The review conducted by the Court of Appeals and the Court of Cassation in criminal cases does not differ from that just described.
As mentioned in question 38 above, securities law offences may cause, inter alia, disqualifications of the offender from maintaining or taking offices as a member of the management or supervisory boards of companies, from owning a significant shareholding in supervised companies or from undertaking specific activities, professions, businesses or jobs.
The collateral consequences substantially correspond to those applicable by Consob.
Private securities or related claims may proceed parallel to investigations by Consob and the public prosecutor. However, rules on evidence in civil proceedings set forth deadlines by which documents and information need to be produced or alleged, and this may make it difficult to use information and documents that emerged at the end of the investigations in the context of civil proceedings started during the same investigations.

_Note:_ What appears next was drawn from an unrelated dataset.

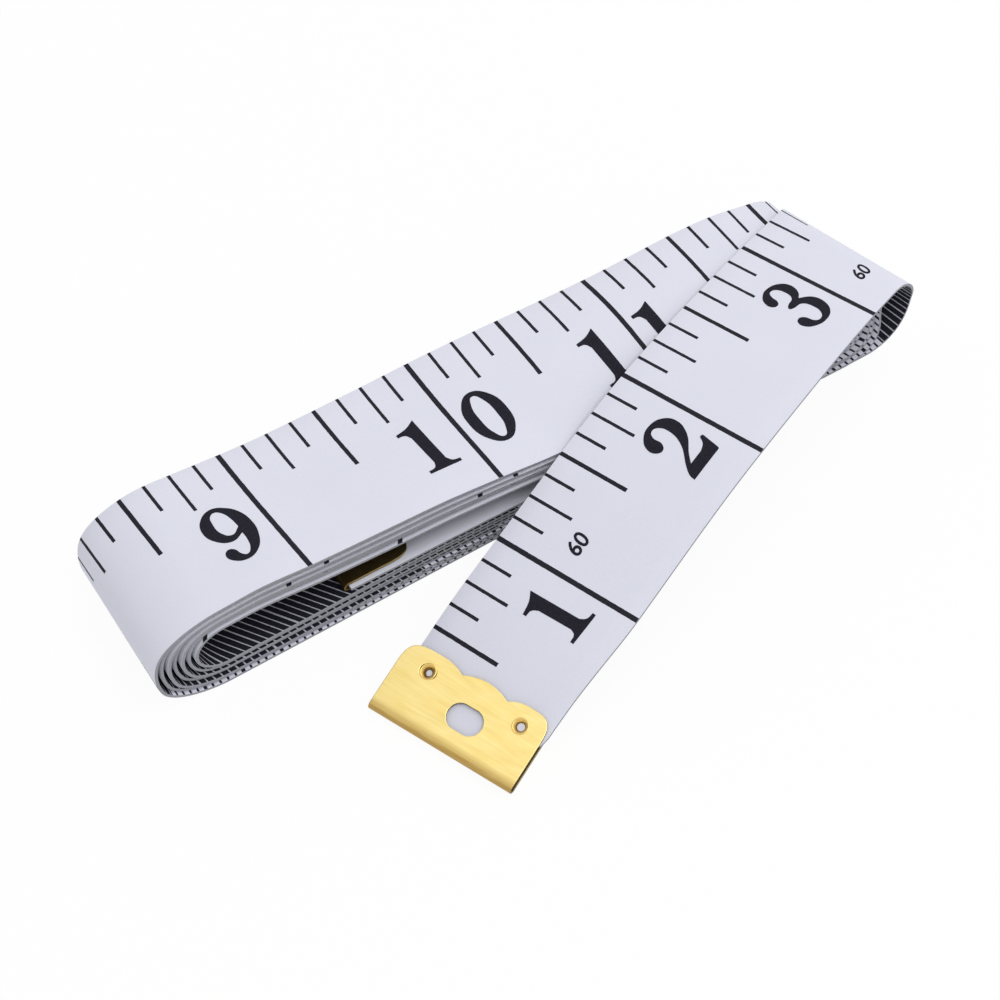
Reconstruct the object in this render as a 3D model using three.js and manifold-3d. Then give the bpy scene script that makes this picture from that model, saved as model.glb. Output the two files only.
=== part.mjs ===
// A 60 inch cloth tape measure, wound into a flat coil, with its free end folded
// over the coil and brought down in front of it. Millimetres, +Z up.
// X runs along the coil, Y across the tape, and the origin is the middle of the
// footprint, on the table.
import * as THREE from 'three';
import { mergeVertices } from 'three/addons/utils/BufferGeometryUtils.js';
import Module from 'manifold-3d';

const wasm = await Module();
wasm.setup();

// The tape
const tapeWidth = 19;
const tapeThickness = 0.35;
const turnPitch = 0.81; // from one turn to the next, in the coil
const jointGap = 0.3; // between two stretches of the tape that bend or move apart
const restGap = 0.3; // between the coil and what lies on it or round it

// The coil, seen from its side: a wide fold at the left, a low one at the right
const coilRun = 87; // between the middles of the two folds
const leftFoldHeight = 16;
const coilHeight = 13.2; // of the flat stretch
const dipRun = 26; // in which the top falls from the left fold to the flat stretch
const lowestPlyRise = 0.04; // of its middle, so that the coil stands on both ends of the ply
const leftCoreReach = 3.765; // of the innermost turn round each fold
const rightCoreReach = 1.865;
const sideStep = 0.6; // how far the turns stray across the tape
const sideStepShares = [0, 0.5, 0.1, 0.8, 0.3, 0.6, 0.2];
const firstPlySide = 0.4; // the lowest ply lies this much further back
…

Findings by authorities in other jurisdictions would not be binding on Italian courts. Italian courts would evaluate the findings according to their careful assessment.
Private parties may obtain access to Consob’s investigation file only when the request is made by the person under investigation for the purpose of defending himself in the relevant Consob sanctioning proceeding (see Decisions of the Italian Constitutional Court Nos. 460/2000 and 32/2005, and Decision of the Administrative Court of Lazio No. 13562/2005).
As mentioned in question 5, in criminal investigations, private parties that have a qualified interest may file a petition with the public prosecutor or the court (depending on whether the investigation is, respectively, ongoing or closed) to access the investigation file.
In recent cases, access has been granted to shareholders of a company under investigation who are interested in assessing potential civil claims against the company.